Al Hilal’s additional tier one perpetual sukuk drew big demand on Tuesday and set a template for further deals of its kind. Not everyone was convinced that the aggressive price compensated for what was essentially equity risk, but while the doubters may rue missing out this time, investors should carefully heed the warnings they have raised.

With a book of over $5bn, most people who looked at Al Hilal’s $500m but didn’t get bonds are unlikely to have missed out through excessive caution. Many will have seen it as a great opportunity – the first for over a year – to earn a 5.5% return off a well-rated bank with 100% Abu Dhabi backing.

And there was good reason not to overthink terms beyond that. As one lead banker pointed out, the possibility of Al Hilal’s financial non-viability is extremely remote. This is a young bank with a clean book and good provisioning, backed by a sovereign with a $700bn to $800bn budget surplus.

Nor is the track record for government support in the UAE in any doubt. Dubai, for all its troubles during the financial crisis, put its weight behind government-related entities to see them through tough times. And Abu Dhabi made an even stronger show of support for its companies during those years – as well as bailing out its neighbouring emirate.

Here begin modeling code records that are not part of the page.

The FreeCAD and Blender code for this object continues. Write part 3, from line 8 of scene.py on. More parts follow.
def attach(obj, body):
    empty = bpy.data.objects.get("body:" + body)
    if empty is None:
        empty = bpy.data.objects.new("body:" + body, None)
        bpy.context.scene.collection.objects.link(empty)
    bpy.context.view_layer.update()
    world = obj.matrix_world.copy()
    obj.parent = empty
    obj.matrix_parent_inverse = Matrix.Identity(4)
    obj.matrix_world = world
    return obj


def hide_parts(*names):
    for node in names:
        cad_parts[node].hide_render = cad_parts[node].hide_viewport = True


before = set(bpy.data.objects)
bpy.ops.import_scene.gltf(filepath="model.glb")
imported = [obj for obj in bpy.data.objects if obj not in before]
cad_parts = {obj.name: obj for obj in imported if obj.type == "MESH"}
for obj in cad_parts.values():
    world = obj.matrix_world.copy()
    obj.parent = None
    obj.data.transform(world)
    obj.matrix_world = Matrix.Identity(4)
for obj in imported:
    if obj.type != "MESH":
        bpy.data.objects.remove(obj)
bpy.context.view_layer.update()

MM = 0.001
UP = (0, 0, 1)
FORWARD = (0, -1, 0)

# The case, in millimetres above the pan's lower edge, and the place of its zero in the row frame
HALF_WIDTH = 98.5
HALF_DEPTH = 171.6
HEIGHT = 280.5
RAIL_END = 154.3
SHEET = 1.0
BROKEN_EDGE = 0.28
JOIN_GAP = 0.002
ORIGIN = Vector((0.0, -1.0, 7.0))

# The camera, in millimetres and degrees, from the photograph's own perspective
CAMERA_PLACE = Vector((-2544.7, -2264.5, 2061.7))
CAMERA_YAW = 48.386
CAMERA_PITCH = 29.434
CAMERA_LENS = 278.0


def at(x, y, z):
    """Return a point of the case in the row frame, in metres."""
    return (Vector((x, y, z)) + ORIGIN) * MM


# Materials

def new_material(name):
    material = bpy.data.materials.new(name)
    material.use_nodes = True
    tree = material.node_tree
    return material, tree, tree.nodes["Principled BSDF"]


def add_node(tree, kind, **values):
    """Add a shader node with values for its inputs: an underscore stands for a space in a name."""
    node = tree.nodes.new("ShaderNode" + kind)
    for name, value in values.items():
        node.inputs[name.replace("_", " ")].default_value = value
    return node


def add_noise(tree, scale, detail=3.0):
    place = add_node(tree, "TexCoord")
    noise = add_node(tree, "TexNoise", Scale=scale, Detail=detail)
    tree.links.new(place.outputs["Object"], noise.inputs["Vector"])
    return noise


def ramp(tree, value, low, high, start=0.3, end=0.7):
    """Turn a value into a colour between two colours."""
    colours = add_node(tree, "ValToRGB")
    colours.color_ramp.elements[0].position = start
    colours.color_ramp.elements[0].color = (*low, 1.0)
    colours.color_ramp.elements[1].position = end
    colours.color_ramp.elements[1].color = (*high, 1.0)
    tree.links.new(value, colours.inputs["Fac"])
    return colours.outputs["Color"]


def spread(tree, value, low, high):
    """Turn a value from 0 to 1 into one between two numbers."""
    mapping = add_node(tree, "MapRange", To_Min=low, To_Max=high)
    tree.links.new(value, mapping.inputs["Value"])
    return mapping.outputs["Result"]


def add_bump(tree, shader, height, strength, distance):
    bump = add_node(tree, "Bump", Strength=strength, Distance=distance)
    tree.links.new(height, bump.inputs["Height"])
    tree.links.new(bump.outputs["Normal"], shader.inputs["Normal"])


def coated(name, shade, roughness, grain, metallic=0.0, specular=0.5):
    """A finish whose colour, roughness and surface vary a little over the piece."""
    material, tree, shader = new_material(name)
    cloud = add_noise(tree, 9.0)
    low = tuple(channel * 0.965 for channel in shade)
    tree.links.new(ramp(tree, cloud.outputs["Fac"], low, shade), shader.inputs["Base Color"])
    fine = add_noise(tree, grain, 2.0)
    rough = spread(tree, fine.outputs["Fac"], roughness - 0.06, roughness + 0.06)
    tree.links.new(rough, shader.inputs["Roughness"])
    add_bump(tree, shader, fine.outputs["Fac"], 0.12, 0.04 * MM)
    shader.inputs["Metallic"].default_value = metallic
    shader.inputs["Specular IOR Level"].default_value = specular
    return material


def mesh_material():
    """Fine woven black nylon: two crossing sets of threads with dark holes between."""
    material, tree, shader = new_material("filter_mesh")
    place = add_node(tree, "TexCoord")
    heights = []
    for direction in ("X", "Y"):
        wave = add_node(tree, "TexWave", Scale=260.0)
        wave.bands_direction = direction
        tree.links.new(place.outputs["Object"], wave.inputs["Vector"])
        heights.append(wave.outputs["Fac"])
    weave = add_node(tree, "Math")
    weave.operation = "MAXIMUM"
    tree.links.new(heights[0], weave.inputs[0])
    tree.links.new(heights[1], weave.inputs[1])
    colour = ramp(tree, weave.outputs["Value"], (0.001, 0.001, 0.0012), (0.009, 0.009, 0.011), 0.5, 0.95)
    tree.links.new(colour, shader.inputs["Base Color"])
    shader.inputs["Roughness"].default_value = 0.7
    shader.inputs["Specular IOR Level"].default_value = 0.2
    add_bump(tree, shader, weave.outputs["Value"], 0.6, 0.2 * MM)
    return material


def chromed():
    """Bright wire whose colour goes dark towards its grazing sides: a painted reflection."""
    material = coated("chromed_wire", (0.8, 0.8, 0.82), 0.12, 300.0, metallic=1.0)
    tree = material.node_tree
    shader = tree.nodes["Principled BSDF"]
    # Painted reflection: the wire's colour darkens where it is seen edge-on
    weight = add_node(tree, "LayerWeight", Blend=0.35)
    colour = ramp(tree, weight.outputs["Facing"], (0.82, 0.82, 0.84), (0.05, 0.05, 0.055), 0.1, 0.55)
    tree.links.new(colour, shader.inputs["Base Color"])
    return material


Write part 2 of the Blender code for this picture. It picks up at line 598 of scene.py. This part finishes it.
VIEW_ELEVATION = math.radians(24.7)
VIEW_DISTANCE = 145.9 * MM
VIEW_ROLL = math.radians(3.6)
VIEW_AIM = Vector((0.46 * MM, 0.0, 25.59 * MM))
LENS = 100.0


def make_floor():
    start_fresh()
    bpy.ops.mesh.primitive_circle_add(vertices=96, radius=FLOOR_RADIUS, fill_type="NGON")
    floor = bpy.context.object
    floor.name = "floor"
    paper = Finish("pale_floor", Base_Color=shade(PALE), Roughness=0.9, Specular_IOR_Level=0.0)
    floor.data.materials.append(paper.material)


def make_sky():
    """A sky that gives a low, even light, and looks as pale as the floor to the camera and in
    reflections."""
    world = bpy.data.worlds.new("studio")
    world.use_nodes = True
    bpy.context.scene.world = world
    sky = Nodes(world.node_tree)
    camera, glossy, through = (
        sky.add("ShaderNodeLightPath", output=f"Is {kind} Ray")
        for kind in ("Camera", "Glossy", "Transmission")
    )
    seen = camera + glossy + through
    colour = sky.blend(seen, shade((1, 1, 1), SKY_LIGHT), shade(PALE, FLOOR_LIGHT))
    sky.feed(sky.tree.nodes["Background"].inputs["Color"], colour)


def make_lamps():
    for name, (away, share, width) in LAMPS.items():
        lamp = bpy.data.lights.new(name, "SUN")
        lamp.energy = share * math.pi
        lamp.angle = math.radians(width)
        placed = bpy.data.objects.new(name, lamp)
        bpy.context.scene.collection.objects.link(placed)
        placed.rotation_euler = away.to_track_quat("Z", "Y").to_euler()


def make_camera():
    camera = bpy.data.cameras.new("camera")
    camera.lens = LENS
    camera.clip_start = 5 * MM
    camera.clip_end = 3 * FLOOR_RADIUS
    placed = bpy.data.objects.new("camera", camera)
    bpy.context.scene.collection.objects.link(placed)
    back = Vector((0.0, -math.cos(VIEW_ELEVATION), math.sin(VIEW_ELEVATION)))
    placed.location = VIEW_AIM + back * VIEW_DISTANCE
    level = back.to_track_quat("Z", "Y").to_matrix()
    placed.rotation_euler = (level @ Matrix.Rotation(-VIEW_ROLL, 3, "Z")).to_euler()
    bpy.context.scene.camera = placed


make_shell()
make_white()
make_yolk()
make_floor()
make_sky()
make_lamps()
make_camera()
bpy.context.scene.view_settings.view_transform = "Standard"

But Al Hilal should be seen as an exception where risk is concerned. If other banks follow its lead in issuing tier one perp sukuk – and they surely will – investors should be much more vigilant in examining the fine print and making sure they are adequately rewarded.

Al Hilal’s main purpose in issuing was to raise capital that would be compliant with Basel III directives. In the absence of a lead from the UAE’s regulator (the central bank), borrowers have had to assume that such notes could be interpreted as ranking parri passu with other debt unless they include provisions that specifically detail a complete write-down to zero at the point of a bank’s financial non-viability.

Al Hilal’s sukuk write-down disclosures will be copied wholesale by other banks who are looking to expand. The lengthy legal, structuring and regulator-educating work has been done and no-one wants to issue paper that is no longer compliant months down the line.

And if their paper is Basel III compliant and they can get good rates, banks may have little incentive to ever refinance it. This means investors will be sitting for a long time on paper that will become worthless the minute a bank ever gets into trouble. There will be no chance to convert to equity and no guarantee that any government recapitalisation will come before they, the deeply subordinated, have taken a heavy hit.

Those investors who piled into Al Hilal without asking such questions – and from the looks of it there were many – probably have nothing to fear. But if the idea takes off and lessor banks charge forward with expansion plans then investors need to have their wits about them.